I suppose we have to hope all of these corner cases remain rare and just live with the overhead of the file access for these cases -- at least for DR attaching mid-run. For DR launching the app: DR could record the virt offset at mmap time (and conceivably could look for unlink and make a copy of the program headers at that point: if the unlink is done in-process; or make a copy up front just in case). (Wondering whether ld.so handles these corner cases for dl_iterate_phdr.)

shizhanglei1 commented 2 years ago

I also encountered the same problem. Do you have a solution?

derekbruening commented 2 years ago

I also encountered the same problem. Do you have a solution?

If you would like to help by contributing code, my prior comment https://github.com/DynamoRIO/dynamorio/issues/4904#issuecomment-848437479 tries to lay out the issues and solutions. For non-attach, as I proposed it may be best for DR to record the program header virtual offset at the file's first mmap time.

chaitanyaupp18 commented 8 months ago

I observed the same curiosity (followed by a hard assert) on binaries produced by https://github.com/facebookincubator/BOLT.

Program header (Phdr) in that case is in a different memory region (different segment?) from the ELF header (Ehdr), but DynamoRIO incorrectly assumes that they are always in the same region in memquery_library_bounds_by_iterator_internal -> module_walk_program_headers.

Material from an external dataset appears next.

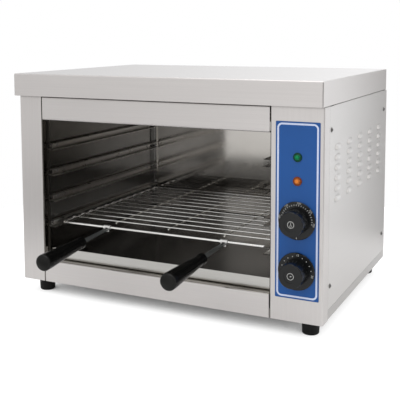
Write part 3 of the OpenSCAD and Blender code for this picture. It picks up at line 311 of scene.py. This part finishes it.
# The posts are brushed upwards. Their returns into the mouth are painted dark, as painted shade and a
# painted dark reflection of the mouth.
mouth_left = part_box("left_post")[1][0]
mouth_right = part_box("control_post")[0][0]
left_post_steel = stainless("brushed_stainless_left_post", 2)
paint_light_and_shade(left_post_steel, "X", mouth_left - 2.4 * MM, mouth_left - 1.4 * MM)
dress(left_post_steel, "left_post")
control_post_steel = stainless("brushed_stainless_control_post", 2)
paint_light_and_shade(control_post_steel, "X", mouth_right + 2.4 * MM, mouth_right + 1.4 * MM)
dress(control_post_steel, "control_post")
# The sill is brushed across: its top edge is coloured a dull grey line, and the painted shade in its
# folds is lighter
sill_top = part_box("bottom_fascia")[1][2]
sill_steel = stainless("brushed_stainless_sill", 0, fold_shade="#8f8c88")
paint_light_and_shade(sill_steel, "Z", sill_top - 2.4 * MM, sill_top - 1.0 * MM, "#a5a19c")
dress(sill_steel, "bottom_fascia")

# ---------------------------------------------------------------------------
# Chamber
# Liners, floor and runners are bright-rolled stainless, almost a mirror where clean
# and straw brown where the heat has tinted it. The runners are folded channels
# riveted to the side liners, and the liners are screwed together in the rear corners.
# ---------------------------------------------------------------------------


def rolled_sheet(name, face, straw, rough):
    """Bright-rolled stainless with broad patches of heat tint and a faint film of grease."""
    made = bpy.data.materials.new(name)
    made.use_nodes = True
    tree = made.node_tree
    shader = tree.nodes["Principled BSDF"]
    shader.inputs["Metallic"].default_value = 1.0
    where = add(tree, "ShaderNodeTexCoord")
    patches = add(tree, "ShaderNodeTexNoise", {"Scale": 4.0, "Detail": 2.0},
                  {"Vector": where.outputs["Object"]})
    smears = add(tree, "ShaderNodeTexNoise", {"Scale": 40.0, "Detail": 3.0},
                 {"Vector": where.outputs["Object"]})
    tint = add(tree, "ShaderNodeValToRGB", None, {"Fac": patches.outputs["Fac"]},
               stops=[(0.35, linear(face)), (0.7, linear(straw))])
    tree.links.new(tint.outputs["Color"], shader.inputs["Base Color"])
    gloss = add(tree, "ShaderNodeMapRange", {"To Min": rough * 0.7, "To Max": rough * 1.3},
                {"Value": smears.outputs["Fac"]})
    tree.links.new(gloss.outputs["Result"], shader.inputs["Roughness"])
    return made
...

Just to help users who want to use DynamoRIO on binaries produced by https://github.com/facebookincubator/BOLT, run BOLT with -use-gnu-stack option like this, $llvm-bolt -use-gnu-stack "other arguments you want to pass to llvm-bolt" "binary" -o "optimized-binary" while producing the binary that you want to use with DynamoRIO.